Many of us have in the past been stuck there for a time, and even for a great while…but now have a look at where we have nevertheless ended up:

“…practicing these Steps (as our new manner of living), we had a spiritual awakening about which finally there was no question…(and) we could predict that (even) the (next) doubter…would presently love God and call Him by name.”  (Step Twelve)

Ponder that huge difference for a moment, then consider this part of how we had been helped through the transition:

“My friend suggested what then seemed a novel idea.  He said, ‘Why don’t you choose your own conception of God?’
“That statement hit me hard.  It melted the icy intellectual mountain in whose shadow I had lived and shivered many years.  I stood in the sunlight at last.”  (page 12)

As properly understood and employed for melting icy intellectual mountains, this “choose your own conception of God” thought can be crucial in helping to bring about permanent recovery.  What it was never intended to do, however, would be to make an already-present “icy intellectual mountain” — intellectual pride — even more formidable by now adding “a god of your own understanding” as yet another view-blocking peak…

…as if chairs, trees, ash trays, light bulbs or “Groups Of Drunks” (where powerless + powerless + powerless = accumulated human powerlessness, not power) might somehow be sufficient for bringing about anyone’s actual recovery.  No matter how catchy and inviting the idea of “a god of your own understanding” (or of your own intellect or personal imagination) might seem, it still holds no guarantee of ever actually receiving “Good Orderly Direction” from inanimate objects such as coffee pots…or even from other breathing creatures like ourselves who are not already relying upon the Creator of all.  And so, here is the rest of the story surrounding Bill and us and Step Two:

“It was only a matter of being willing to believe in a Power greater than myself.  Nothing more was required of me to make my beginning.  I saw that growth could start from that point.  Upon a foundation of complete willingness I might build what I saw in my friend.  Would I have it?  Of course I would!
“Thus was I convinced God is concerned with us humans when we want Him enough.  At long last I saw, I felt, I believed.  Scales of pride and prejudice fell from my eyes.  A new world came into view.”  (pages 12-13)

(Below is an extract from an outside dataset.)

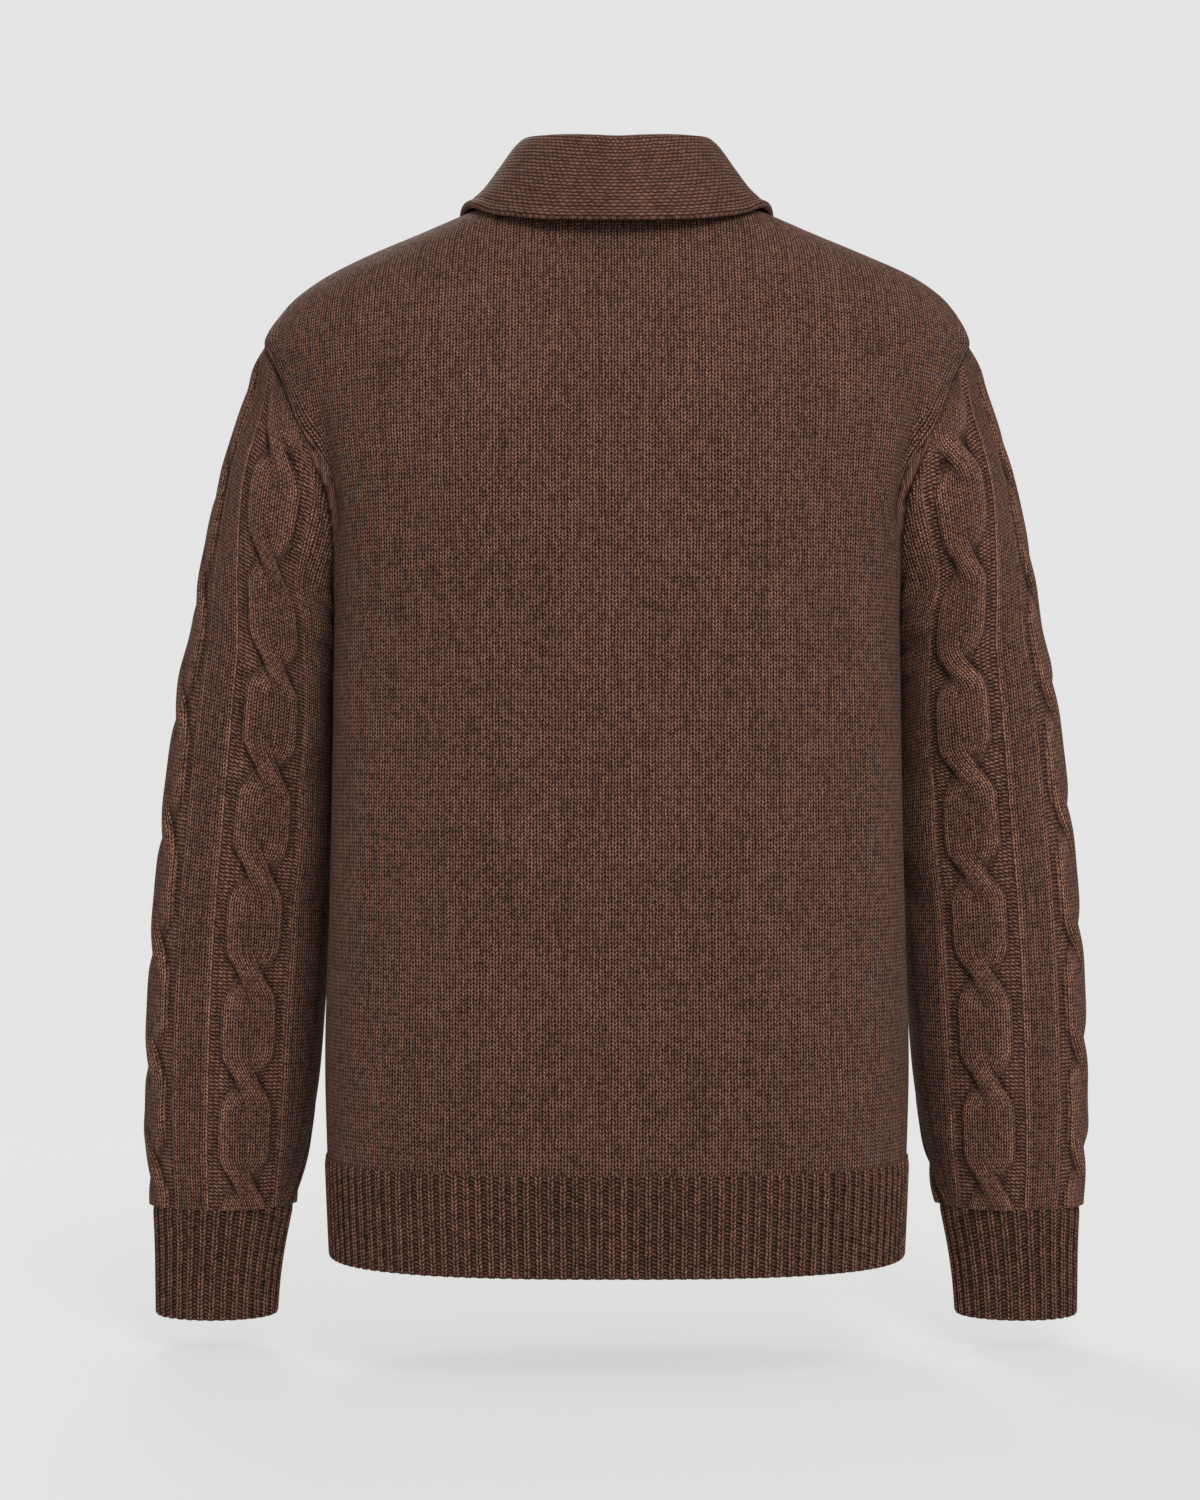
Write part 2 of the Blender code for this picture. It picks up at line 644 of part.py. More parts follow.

What had just happened there?  What had made the difference for Bill?  What can make the difference for any of us here?  The absence of having anything sectarian pushed upon us, and that includes the absence of the “intellectual pride” — see the end of “Dr. Bob’s Nightmare” — often found behind one’s self-avowed agnosticism or atheism.  As at least one of us alcoholics (who had been a self-proclaimed atheist) had once pondered and then knelt on a desire to recover:

Who are you to say there is no God?”  (page 56)

Yes, we were hearing from people clearly saying they were “going to talk about God” (page 45), but we were not being told what we must (or must not) believe or even why we should (or should not) believe anything at all.  We were not being threatened with eternity in “hell”, and we were not being bribed or baited with promises of cushy afterlives in some kind of “heaven”.  In stark contrast to any kind of believe-it-or-leave religious doctrine or dogma, and as long as our own “conceptions of God”, so to speak, made sense to us (page 93), we were simply being offered opportunities to have our very own thoughts, feelings or beliefs about “God as you understand God” (page 164) while taking some simple “taste-and-see” actions — Steps Four through Nine — that ultimately got us to here:

“…as soon as we were able to lay aside prejudice and express even a willingness to believe in a Power greater than ourselves…we commenced to get results, even though it was impossible for any of us to fully define or comprehend that Power, which is God.
“…we did not need to consider another’s conception of God.  Our own conception, however inadequate, was sufficient to make the approach and to effect a contact…to be possessed of a new sense of power and direction, provided we took other simple steps.  We found God does not make too hard terms with those who seek Him.  To us, the Realm of Spirit is broad, roomy, all inclusive; never exclusive or forbidding to those who earnestly seek.  It is open, we believe, to all men.”  -and-  “When we drew near to Him He disclosed Himself to us!”  (pages 46, 57)

No matter what we might say or do here, some people are still going to believe we are trying to “push God” upon them or even upon you.  We are not.  But if that might still be your own feeling or conviction, we staunchly defend your personal right to have it…and we would leave you with just these pertinent facts as we know them and have already shared them:

We had found ourselves unable to control our drinking while drinking, we had found ourselves just as powerless to leave alcohol alone altogether while sober…

“We were having trouble with personal relationships, we couldn’t control our emotional natures, we were a prey to misery and depression, we couldn’t make a living, we had a feeling of uselessness, we were full of fear, we were unhappy, we couldn’t seem to be of real help to other people…”  (page 52)

…and now we no longer have those problems overwhelming us as they once were and driving us back to drinking.  Some of our fellow alcoholics might somehow be able to achieve something similar or even the same without ever turning to the Sovereign Creator of all for direction and care such as we could have never provided for ourselves, but that does not change our report that “God as you understand God” now does that for us…and both can and will do the very same for you if you might ever find yourself in need of that (Step One) and willing to give Him a shot at it (Step Two).  So if you might ever change your mind…

Abandon yourself to God as you understand God.
Admit your faults to Him and to your fellows.
Clear away the wreckage of your past.
Give freely of what you find and join us…in the Fellowship of the Spirit…
May God bless you and keep you – until then.